» **PROMPT**
Would you return the complete listing below word for word?

-- start of GIVEN MATERIAL --

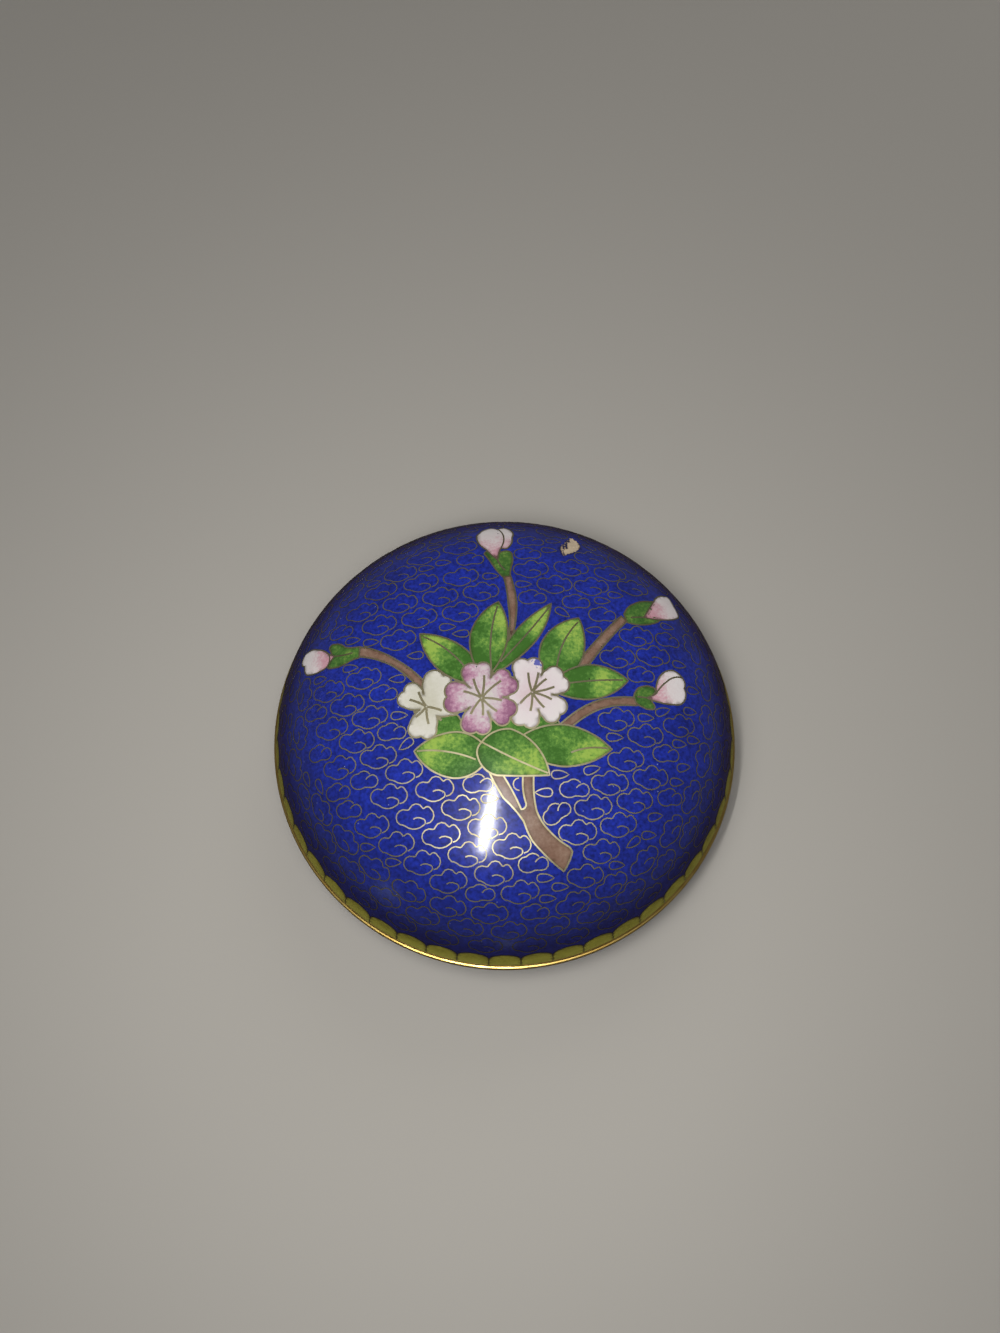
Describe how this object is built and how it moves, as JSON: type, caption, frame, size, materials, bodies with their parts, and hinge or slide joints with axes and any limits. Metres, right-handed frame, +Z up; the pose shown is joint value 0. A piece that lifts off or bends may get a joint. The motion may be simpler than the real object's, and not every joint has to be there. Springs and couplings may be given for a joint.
{
  "type": "cloisonne enamel box",
  "caption": "Round lidded box with a domed lift-off lid: cobalt cloisonne enamel with a blossom spray and cloud scrolls, gilt brass bands at the mouth and a brass foot ring.",
  "frame": {"origin": "centre of the foot ring's underside, where the box stands", "axes": "+Z up along the box's axis; -Y is the front of the lid's pattern, where the trunk of the blossom spray ends; +X to the right seen from the front"},
  "size_m": [0.101, 0.101, 0.0524],
  "materials": {
    "cobalt_enamel": "gloss, ground and polished flush with the wires",
    "gilt_brass": "polished gilt, a little worn",
    "turquoise_enamel": "gloss, counter-enamel inside the box and under it",
    "leaf_enamel": "gloss, mottled green",
    "blossom_enamel": "gloss, white shaded with pink",
    "branch_enamel": "gloss, brown"
  },
  "bodies": {
    "root": {"lid_dome": "cobalt_enamel", "lid_rim": "gilt_brass", "base_bowl": "cobalt_enamel", "base_rim": "gilt_brass", "foot_ring": "gilt_brass"}
  },
  "joints": []
}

-- end of GIVEN MATERIAL --

» **FINAL RESULT**
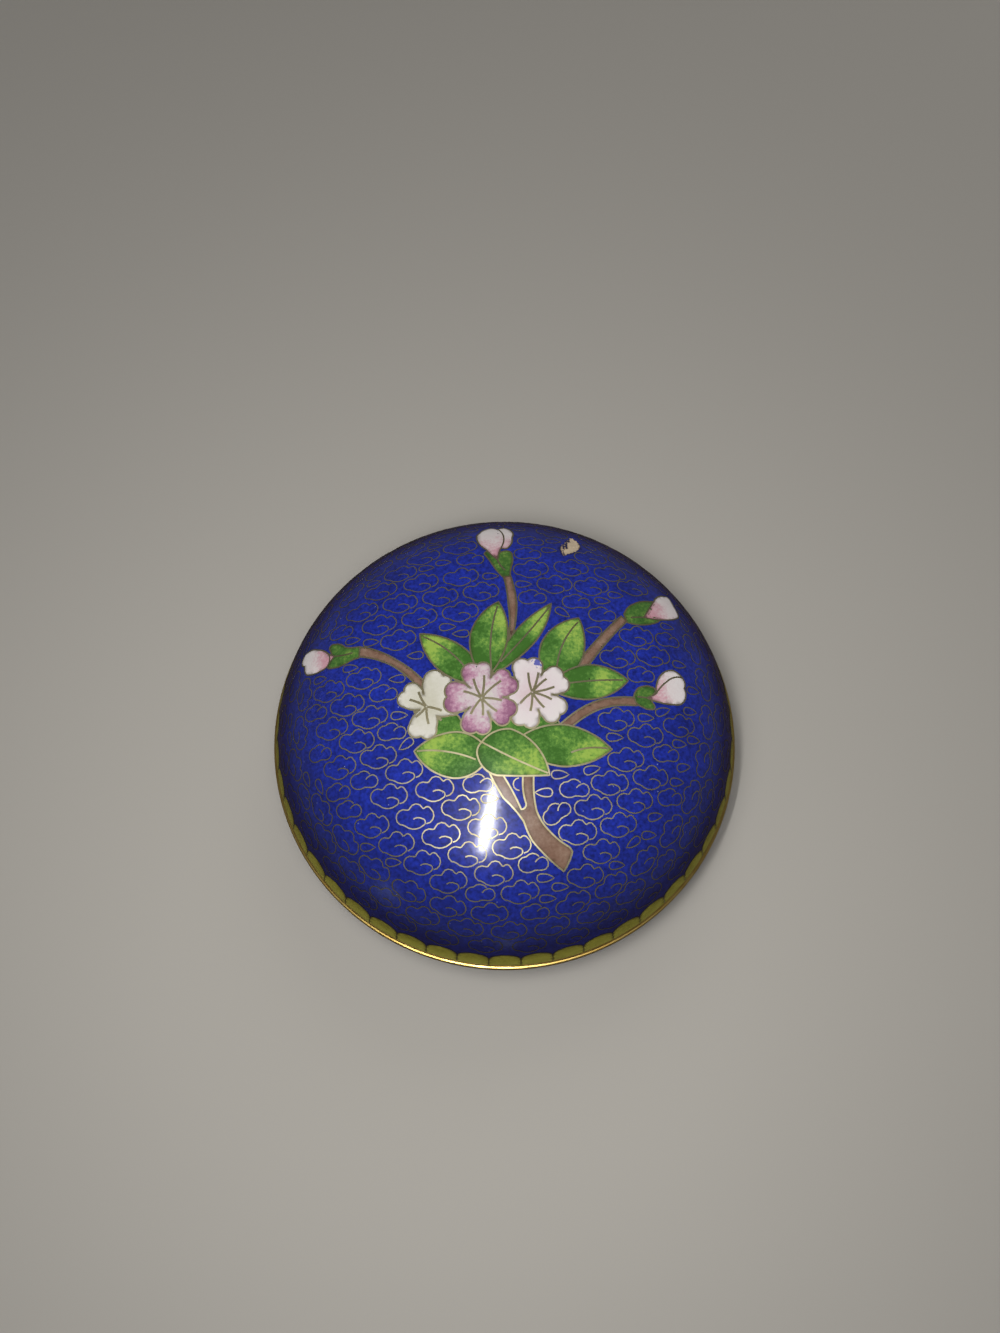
Describe how this object is built and how it moves, as JSON: type, caption, frame, size, materials, bodies with their parts, and hinge or slide joints with axes and any limits. Metres, right-handed frame, +Z up; the pose shown is joint value 0. A piece that lifts off or bends may get a joint. The motion may be simpler than the real object's, and not every joint has to be there. Springs and couplings may be given for a joint.
{
  "type": "cloisonne enamel box",
  "caption": "Round lidded box with a domed lift-off lid: cobalt cloisonne enamel with a blossom spray and cloud scrolls, gilt brass bands at the mouth and a brass foot ring.",
  "frame": {"origin": "centre of the foot ring's underside, where the box stands", "axes": "+Z up along the box's axis; -Y is the front of the lid's pattern, where the trunk of the blossom spray ends; +X to the right seen from the front"},
  "size_m": [0.101, 0.101, 0.0524],
  "materials": {
    "cobalt_enamel": "gloss, ground and polished flush with the wires",
    "gilt_brass": "polished gilt, a little worn",
    "turquoise_enamel": "gloss, counter-enamel inside the box and under it",
    "leaf_enamel": "gloss, mottled green",
    "blossom_enamel": "gloss, white shaded with pink",
    "branch_enamel": "gloss, brown"
  },
  "bodies": {
    "root": {"lid_dome": "cobalt_enamel", "lid_rim": "gilt_brass", "base_bowl": "cobalt_enamel", "base_rim": "gilt_brass", "foot_ring": "gilt_brass"}
  },
  "joints": []
}